Terrorism returnsto Delhi with atroubling new profile
Six months ago, a terrorist attack in Kashmir brought India and Pakistan to the brink of all-out war. Just as the Pahalgam massacre began to fade somewhat from public memory, a car explosion near Delhi’s iconic Red Fort that killed 13 people last week offers a grim reminder of national vulnerability. Terrorism has returned to the capital after a 13-year hiatus.
The gist: Around a month ago, the Jammu and Kashmir police started investigating posters promoting Jaish-e-Mohammed, a Pakistan-based terrorist organisation, in Nowgam, near Srinagar. This led them to a Kashmiri doctor in Uttar Pradesh, as well as a group of doctors associated with a medical college in Faridabad, a satellite city of Delhi. Raids in Faridabad led to the recovery of nearly 3,000 kilograms of matériel, and several key arrests.
Another doctor of Kashmiri origin escaped the law enforcement dragnet and is now suspected to be the one behind the wheels of the explosive-laden car that blew up. Notably, federal investigators have gone on record describing the driver as a “suicide bomber”. Further, in a macabre turn of events, the explosives recovered in Faridabad were transported by authorities to Nowgam as a matter of procedure where they accidentally detonated in the local police station on Friday, causing at least nine deaths.
Soon after Pahalgam, the government assessed with a high degree of confidence that it was the handiwork of foreigners. This assessment became visible in the manner in which it handled the attack’s immediate aftermath, by publicly roping in the external intelligence, defence, and diplomatic apparatuses.
This time around, that has not been the case.
From the get-go, the government delegated the investigation to the Home Ministry and made sure – through how it publicised deliberations – it was not seen as prejudging the external dimensions.
In fact, for 48 hours it refused to officially link the car explosion to terrorism. When the government did, it did so gingerly – at least by recent standards – calling the explosion a terror “incident” as opposed to an “attack”, the former much less definitive than the latter. By pinning it on “anti-national forces”, the government seems to signal a domestic focus, given the colloquial use of that phrase in India.

Optics aside, three aspects of the incident make it worrisome.

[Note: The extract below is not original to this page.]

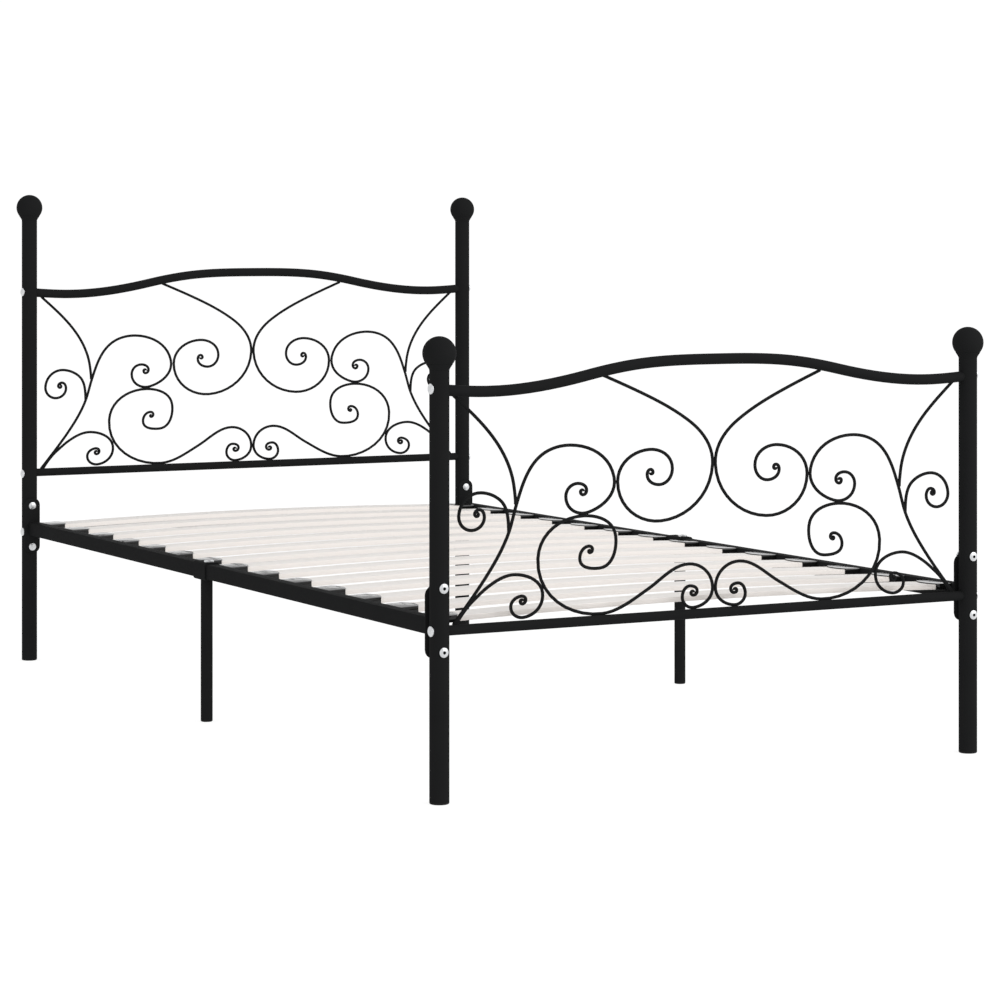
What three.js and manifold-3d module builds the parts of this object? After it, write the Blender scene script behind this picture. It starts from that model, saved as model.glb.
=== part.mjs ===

First, the discovery of a large quantity of high explosives less than 50 kilometres from the heart of the Indian state. As callous as it may sound, this is what makes the events of last week stand out, not the number of fatalities.
Increasingly, evidence points to a conspiracy that played out in the vast urban and semi-urban territory adjoining Delhi, an area highly connected by road and yet, quite sparse in parts by population. In other words, the region offers the right combination of ease of travel and privacy. The very things that have made it so attractive to working professionals of all stripes now come to haunt it.
Equally problematic, a cloud of suspicion – much of it unspoken and unfounded – now hangs over millions of Muslims. Left unaddressed, this is a slow road to the hell of religious unrest, an outcome that would no doubt greatly please the perpetrators.
Second, the alleged conspirators. “White-collar terrorists”, as the Indian media labels them, are not a new phenomenon. For example, the Indian Mujahideen, a home-grown terrorist organisation active between 2005 and 2013, once counted a former senior engineer at Yahoo as a potent functionary.
Nevertheless, the involvement of several doctors, including a non-Kashmiri woman, seems to have hit a nerve. In a culture fixated with social roles, medical doctors are often considered beyond reproach, and remain extremely trusted.
Many fear highly educated professionals will come to play the same role in the country’s terrorism scene as organised criminals once did. To wit, networks of relatively affluent professionals can not only marshal their own financial resources and prosecute plots unmolested, but also sound out the like-minded through work ties, while their geographical bases – in or near India’s major urban centres – furnish familiar, accessible targets.
“The past”, the famous Faulkner line goes, “is never dead”. This brings us to the third reason why the events of last week rankle many.
Between 2005 and 2013, there were 37 terrorist attacks in India, not counting ones in Jammu and Kashmir and other insurgency-affected areas. More than half are attributed to the Indian Mujahideen. And four out of these were in Delhi, including one on 29 October 2005 that involved serial-bombing densely-populated markets, killing 67 people.
The Indian Mujahideen was born out of grievances against the country’s majority, in particular the destruction of a 16th–century mosque by Hindu fanatics in 1992. Kashmir was marginal in their worldview. Another group, Lashkar-e-Tayyiba (LeT), was conceived to “liberate” Kashmir, but soon pivoted to the business of global jihad. And yet the Indian Mujahideen and LeT formed a potent partnership, which included bombing trains in Mumbai in 2006 killing more than 200.
The worry, then, is that something analogous could be afoot — a return to a “hybrid” form of terrorism in India, involving actors both foreign and domestic.